Kurdish officials said at least 20,000 Yazedi fled Mount Sinjar 10 August 2014, escaping first to Syria and then, escorted by Kurdish forces, returning to Iraq's Kurdistan region. But thousands of people remain trapped on the mountaintop. Islamic State militants had killed at least 500 members of Iraq's Yazidi ethnic minority during their offensive in the north, Iraq's human rights minister told Reuters. Mohammed Shia al-Sudani said the Sunni militants had also buried alive some of their victims, including women and children. Some 300 women were kidnapped as slaves, he added.
Acts of terrorism and violence in Iraq killed more than 1,100 people in September 2014, continuing what has been a particularly deadly year for the country.

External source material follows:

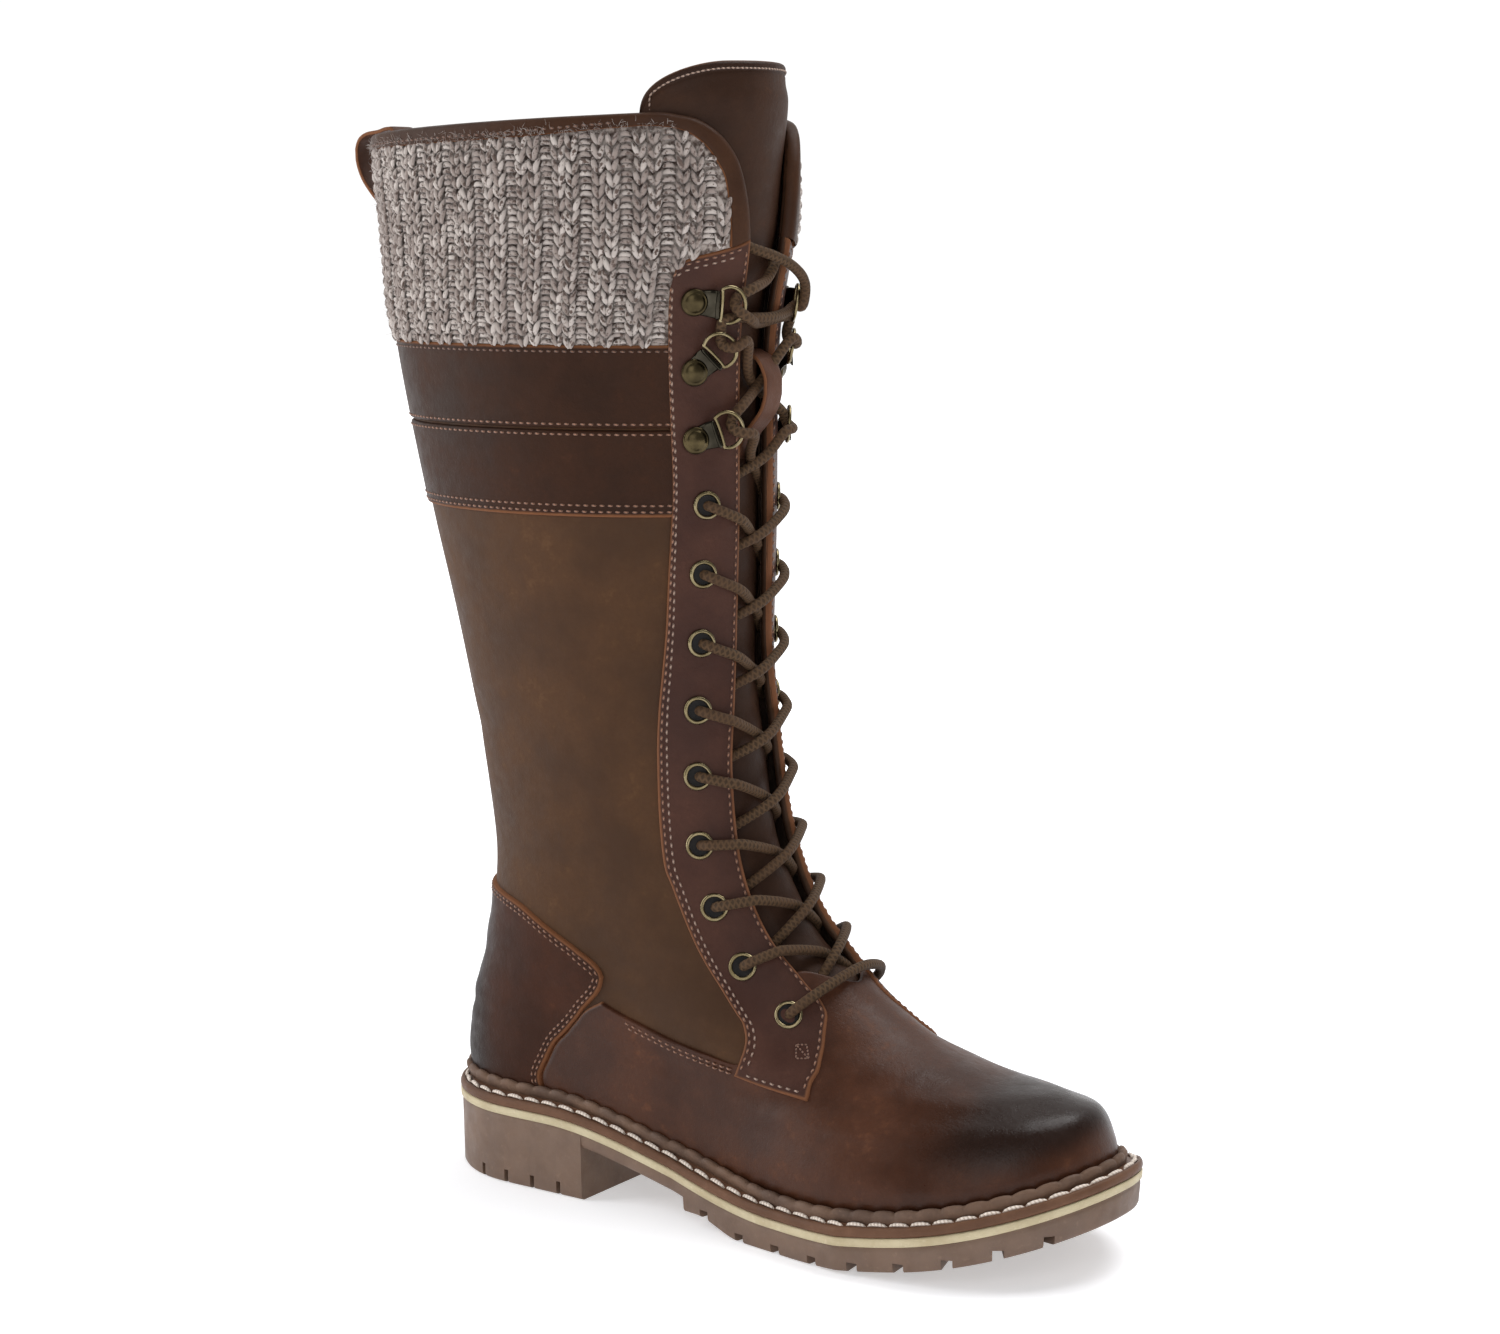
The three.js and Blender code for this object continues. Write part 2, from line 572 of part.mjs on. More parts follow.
// The lace's crossings, from each eyelet over the facings to the next one down on the other side.
// A strand keeps a lift over the form, and where two cross one rides on the other.
function makeLace() {
  const eyeletLift = eyelet.top + 1.3 * gap + lace.radius;
  const places = [
    ...clipPlaces.map(({ ringRow }) => ({ along: 0.938, row: ringRow, lift: 5 })),
    ...eyeletPlaces.map(([along, row]) => ({ along, row, lift: eyeletLift + 0.6 })),
  ];
  const strand = (from, to, sign) => cordSolid(span(0, 1, 6).map((t) => {
    const round = mix(sign < 0 ? from.along : 2 - from.along, sign < 0 ? 2 - to.along : to.along, t);
    const ride = (lace.arch + lace.over * (sign < 0 ? 1 : -1)) * t * (1 - t);
    return grown(round, mix(from.row, to.row, t), mix(from.lift, to.lift, t) + ride);
  }));
  const pairs = places.slice(1).map((lower, i) => [places[i], lower]);
  const strands = pairs.flatMap(([from, to]) => sides.map(({ sign }) => strand(from, to, sign)));
  const foot = places.at(-1);
  return wasm.Manifold.union([...strands, strand(foot, foot, -1)]);
}

// How deep the tongue's face lies under the upper's form: against the vamp and the collar, and
// sunk between them.
const tongueDepth = (row) => wall + 3 * gap
  + tongue.sunk * ramp((row - 5.9) / 1.1) * (1 - ramp((row - 11.9) / 1.1));

// The tongue: a padded sheet behind the throat, wider at its rounded top.
function makeTongue() {
  const columns = span(-1, 1, 12).map((share) => Math.sin((share * Math.PI) / 2));
  const levels = span(0, 1, 12);
  const place = (across, up) => {
    const fall = Math.max(0, Math.abs(across) - tongue.shoulder) / (1 - tongue.shoulder);
    const top = tongue.topRow - tongue.cornerRows * (1 - Math.sqrt(1 - fall ** 2));
    const row = mix(tongue.bottomRow, top, up);
    const half = mix(tongue.halfBelow, tongue.halfAbove, ramp((row - 8) / 5));
    return { round: 1 + across * half, row };
  };
  const grid = (extra) => levels.map((up) => columns.map((across) => {
    const { round, row } = place(across, up);
    return grown(round, row, -tongueDepth(row) - extra);
  }));
  return wallSolid(grid(0), grid(tongue.thick), false);
}

// The loop on the tongue that the lace passes under.
function makeKeeper() {
  const inner = lastPoint(1, 11).x - tongueDepth(11) + gap;
  const line = [...keeper.outer, ...keeper.inner].map(([out, z]) => new THREE.Vector2(inner + out, z));
  return sidePrism(line, keeper.fromY, keeper.fromY + keeper.width);
}

// The pull loop: a strap from inside the collar, over its rim at the back and down onto the cuff.
// The line is its outer face.
function makePullLoop() {
  const rim = lastPoint(0, collarRow);
  const inside = (row) => lastPoint(0, row).add(new THREE.Vector3(wall + 8 * gap + loop.thick, 0, 0));
  const onCuff = lastPoint(0, loop.cuffRow).x - knit - gap - loop.thick;
  const top = rim.z + gap + loop.thick;
  const line = smooth([
    [inside(12.4).x, inside(12.4).z], [inside(12.9).x, inside(12.9).z],
    [rim.x + wall + 2, top - 0.4], [rim.x + 0.6, top + 0.3],
    [rim.x - 9, top + 0.2], [rim.x - 15.6, top - 2.2], [loop.backX, top - 8], [loop.backX + 2.2, top - 17],
    [loop.backX + 8, top - 27], [onCuff - 3, top - 37], [onCuff, lastPoint(0, loop.cuffRow).z],
  ], 2);
  const inner = line.map((p, i) => {
    const before = line[Math.max(i - 1, 0)];
    const after = line[Math.min(i + 1, line.length - 1)];
    const tangent = after.clone().sub(before).normalize();
    return p.clone().add(new THREE.Vector2(-tangent.y, tangent.x).multiplyScalar(loop.thick));
  });
  return sidePrism([...line, ...inner.reverse()], -loop.half, loop.half);
}

const group = new THREE.Group();
group.name = 'knee_high_boot';

function place(name, geometry, material) {
  const mesh = new THREE.Mesh(geometry, material);
  mesh.name = name;
  group.add(mesh);
  return mesh;
}

const placeSolid = (name, solid, material) => place(name, toGeometry(solid), material);

// Sole unit.
placeSolid('outsole', makeOutsole(), materials.rubber);
placeSolid('midsole_stripe', solePlate([
  { grow: 0.2, height: (x) => stripeZ(x) + gap / 2 },
  { grow: 0.2, height: (x) => stripeZ(x) + sole.stripe - gap / 2 },
]), materials.stripe);
placeSolid('welt', solePlate([
  { grow: -0.8, height: (x) => stripeZ(x) + sole.stripe + gap / 2 },
  { grow: 0.5, height: (x) => stripeZ(x) + sole.stripe + 1.4 },
  { grow: 0.5, height: (x) => stripeZ(x) + sole.stripe + 3.2 },
  { grow: -0.9, height: (x) => weltZ(x) - 0.7 },
  { grow: -2.4, height: (x) => weltZ(x) - gap },
]), materials.welt);
placeSolid('storm_strip', makeStormStrip(), materials.strip);
placeSolid('insole', makeInsole(), materials.lining);

// Upper, cut by the throat and the eyelet holes.
const holes = sides.map(({ sign }) => eyeletPlaces.map((at) => eyeletHole(sign, at)));
let upper = formShell(rowsBetween(0, collarRow), 0, -wall).subtract(throatCut);
for (const hole of holes.flat()) {
  upper = upper.subtract(hole);
}
placeSolid('upper', upper, materials.leather);

// Overlays, cut between two growths of the upper's form.
const overStrip = 0.68;
const lowRows = rowsBetween(overStrip, 7.5);
const heelForm = formShell(lowRows, overlay, gap);
const toShape = (points) => points.map(([x, z]) => new THREE.Vector2(x, z));
const counterShape = toShape([...counterEdge, [-60, 30]]);
placeSolid('counter', heelForm.intersect(sidePrism(counterShape, -far, far)), materials.redLeather);

const wingGrow = (p) => overlay - wingThin.by * ramp((p.x - wingThin.from) / wingThin.run);
const wingForm = formShell(lowRows, wingGrow, gap);
const counterFront = counterEdge.slice(7).map(([x, z]) => [x + 1.5 * gap, z - gap]);
const wingFoot = [counterFront.at(-1)[0], 20];
const wingShape = toShape([...wingTop, ...wingFront, wingFoot, ...counterFront.reverse()]);
for (const { name, sign } of sides) {
  const prism = sidePrism(wingShape, sign < 0 ? -far : 1, sign < 0 ? -1 : far);
  placeSolid(`vamp_wing_${name}`, wingForm.intersect(prism), materials.redLeather);
}

const stayForm = formShell(rowsBetween(2.6, 12), overlay, gap);
const stayFront = frontOutline([...throat.slice(5, 12), ...stayTip]);
const staySide = toShape([...stayRear, ...stayCorner, [200, 340.5]]);
// The rear edge again, moved back by the gap, to clear the bands and the cuff.
const stayClear = toShape([...stayRear.map(([x, z]) => [x - gap, z + gap]), [200, 52], [200, 340.5 + gap]]);
sides.forEach(({ name, sign }, index) => {
  const half = sidePrism(staySide, sign < 0 ? -far : 3, sign < 0 ? 3 : far);
  let stay = stayForm.intersect(half).subtract(frontPrism(stayFront, 20, 200));
  for (const hole of holes[index]) {
    stay = stay.subtract(hole);
  }
  placeSolid(`eyestay_${name}`, stay, materials.facing);
});

const stayCut = sidePrism(stayClear, -far, far);
const bands = [
  ['shaft_band_lower', bandRows.bottom, bandRows.seam - bandRows.between],
  ['shaft_band_upper', bandRows.seam + bandRows.between, bandRows.top],
];
for (const [name, from, to] of bands) {
  const band = formShell(rowsBetween(from, to), bandRows.thick, gap);
  placeSolid(name, band.subtract(stayCut), materials.redLeather);
}

// The cuff is bounded by the bands, the facings and the binding.
const cornerCut = frontPrism(frontOutline(cuffCorner), 40, 200);
const cuffForm = formShell(rowsBetween(bandRows.top + 0.01, cuffRows.top), knit, gap);
placeSolid('knit_cuff', cuffForm.subtract(stayCut).subtract(cornerCut), materials.knit);

const cuffKeep = formShell(rowsBetween(11, cuffRows.top + 0.01), 9, -9)
  .subtract(frontPrism(frontOutline(cuffCorner, -gap), 40, 200));
const bindingForm = formShell(rowsBetween(cuffRows.bindingFrom, collarRow), knit - gap, gap);
const binding = bindingForm.subtract(throatCut).subtract(stayCut).subtract(cuffKeep);
placeSolid('collar_binding', binding, materials.redLeather);

// The strip down the back seam, from the lower band to the counter.
const stripBox = box([-100, -backStrip.half, backStrip.bottom], [20, backStrip.half, backStrip.top]);
const stripForm = formShell(rowsBetween(6.9, 10), overlay, gap);
placeSolid('back_strip', stripForm.intersect(stripBox), materials.leather);

placeSolid('tongue', makeTongue(), materials.facing);
placeSolid('tongue_keeper', makeKeeper(), materials.redLeather);
placeSolid('pull_loop', makePullLoop(), materials.redLeather);

// Eyelets, ring clips and rings, nine and three to a side.
for (const { name, sign } of sides) {
  eyeletPlaces.forEach(([along, row], i) => {
    const { position, quaternion } = surfaceFrame(sign, along, row);
    const mesh = place(`eyelet_${name}_${i + 1}`, eyeletGeometry(), materials.brass);
    mesh.position.copy(position);
    mesh.quaternion.copy(quaternion);
  });
  clipPlaces.forEach(({ along, row, turn, ringAlong, ringRow }, i) => {
    const seats = [
      ['clip', clipGeometry(), surfaceFrame(sign, along, row, turn)],
      ['ring', ringGeometry(), surfaceFrame(sign, ringAlong, ringRow, turn)],
    ];
    for (const [part, geometry, { position, quaternion }] of seats) {
      const mesh = place(`lace_${part}_${name}_${i + 1}`, geometry, materials.brass);
      mesh.position.copy(position);
      mesh.quaternion.copy(quaternion);
    }
  });
}
placeSolid('lace_crossings', makeLace(), materials.lace);

export default group;
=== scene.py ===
import math

import bmesh
import bpy
import numpy as np
from mathutils import Matrix


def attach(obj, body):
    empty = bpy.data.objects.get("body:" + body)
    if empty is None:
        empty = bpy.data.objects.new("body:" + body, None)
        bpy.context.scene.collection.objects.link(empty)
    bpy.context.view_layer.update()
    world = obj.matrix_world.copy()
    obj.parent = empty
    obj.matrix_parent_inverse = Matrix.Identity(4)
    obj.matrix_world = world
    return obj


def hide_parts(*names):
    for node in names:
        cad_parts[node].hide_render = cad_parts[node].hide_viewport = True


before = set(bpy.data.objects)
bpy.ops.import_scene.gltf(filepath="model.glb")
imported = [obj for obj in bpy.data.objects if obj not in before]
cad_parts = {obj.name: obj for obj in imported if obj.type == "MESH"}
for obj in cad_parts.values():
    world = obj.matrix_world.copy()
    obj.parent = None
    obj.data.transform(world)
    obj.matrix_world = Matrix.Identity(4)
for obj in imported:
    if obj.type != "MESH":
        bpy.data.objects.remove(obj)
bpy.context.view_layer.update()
mm = 0.001
random = np.random.default_rng(7)

# Camera
photo = {"width": 1500, "focal": 3004.84, "sensor": 36}
view = {"ahead": 60, "azimuth": 34.056, "elevation": 8.354, "distance": 1084.86, "roll": -0.183, "side": 24.5,
        "height": 194.5}


def makeCamera():
    # Back, level and rise come from azimuth and elevation; the roll turns level and rise about back.
    a, e, r = (math.radians(view[k]) for k in ("azimuth", "elevation", "roll"))
    back = np.array([math.sin(a) * math.cos(e), -math.cos(a) * math.cos(e), math.sin(e)])
    level = np.array([math.cos(a), math.sin(a), 0])
    rise = np.cross(back, level)
    right = level * math.cos(r) + rise * math.sin(r)
    up = rise * math.cos(r) - level * math.sin(r)
    target = np.array([view["ahead"] + view["side"] * math.cos(a), view["side"] * math.sin(a), view["height"]])
    place = (target + back * view["distance"]) * mm
    data = bpy.data.cameras.new("camera")
    data.sensor_width = photo["sensor"]
    data.lens = photo["sensor"] * photo["focal"] / photo["width"]
    data.clip_start, data.clip_end = 0.01, 50
    camera = bpy.data.objects.new("camera", data)
    bpy.context.scene.collection.objects.link(camera)
    camera.matrix_world = Matrix([[right[i], up[i], back[i], place[i]] for i in range(3)] + [[0, 0, 0, 1]])
    bpy.context.scene.camera = camera


makeCamera()

# The upper's form, as in the part's source
formNames = ["backX", "backZ", "frontX", "frontY", "frontZ", "heel", "waistOut", "waistIn",
             "ballOut", "ballIn", "backReach", "frontReach", "follow"]
formRows = np.array([
    [-33, 34.2, 231.5, 6, 35.3, 27, 31.5, 26, 47, 41, 0.16, 0.24, 1],
    [-34, 44, 230, 6, 44, 29, 33, 28, 48.5, 43, 0.17, 0.25, 0.9],
    [-33, 53, 225, 6, 54, 30, 33.5, 30, 45, 42, 0.18, 0.32, 0.7],
    [-31.5, 61, 212, 6, 58, 30.5, 33.5, 31.5, 41, 39, 0.19, 0.5, 0.5],
    [-29.5, 69, 185.5, 6, 61, 31, 34, 32.5, 41, 39, 0.21, 0.55, 0.3],
    [-26, 79, 157, 5, 70.5, 31, 34.5, 33, 39, 38, 0.24, 0.55, 0.15],
    [-23, 92, 135, 4, 86, 31.5, 34.5, 34, 36.5, 36, 0.28, 0.5, 0],
    [-21.1, 109, 114.5, 2, 109.5, 32.5, 34.5, 34.5, 35, 35, 0.36, 0.5, 0],
    [-21.8, 140, 100.5, 1, 142, 36, 36.3, 36.3, 36.3, 36.3, 0.48, 0.5, 0],
    [-30.8, 195, 92.8, 0, 195, 42.6, 42.6, 42.6, 42.6, 42.6, 0.5, 0.5, 0],
    [-45.6, 255, 92.5, 0, 255, 48.4, 48.4, 48.4, 48.4, 48.4, 0.5, 0.5, 0],
    [-58.5, 312, 93.5, 0, 312, 51.6, 51.6, 51.6, 51.6, 51.6, 0.5, 0.5, 0],
    [-62.5, 352, 100.2, 0, 352, 53, 53, 53, 53, 53, 0.5, 0.5, 0],
    [-67.9, 385, 101.7, 0, 391, 53.6, 53.6, 53.6, 53.6, 53.6, 0.5, 0.5, 0],
    [-70.5, 404, 102.6, 0, 412, 54, 54, 54, 54, 54, 0.5, 0.5, 0],
])
lastRow = len(formRows) - 1
collarRow = 13
wall = 2.6
thickness = {"overlay": 1.5, "band": 1.3}
sunk = 0.5  # how far an overlay's edge reaches into what it lies on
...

The United Nations mission in Iraq reportedy the toll included 854 civilians and 265 members of the Iraqi Security Forces. In the first nine months of 2014, nearly 12,000 people were killed - roughly the same number as the past two years combined.
Iraq as a whole had seen a huge surge in violence in 2014. Data from the United Nations Mission in Iraq indicate more than 13,000 civilians and security forces were killed through the end of October 2014 — a 75 percent increase from the same period in 2013.
Iraqi government figures show that violence in the country killed more than 15,000 civilians and security personnel in 2014, making it the deadliest year since 2007. Figures compiled by the health, interior and defense ministries put the death toll at 15,538, compared with 17,956 killed in 2007 at the height of Sunni-Shi'ite sectarian fighting. The 2014 toll was more than double the 6,522 people killed in 2013. Iraq Body Count, a UK-based independent group that tracks violence in Iraq, gives an even higher toll for 2014, reporting that 17,073 civilians were killed.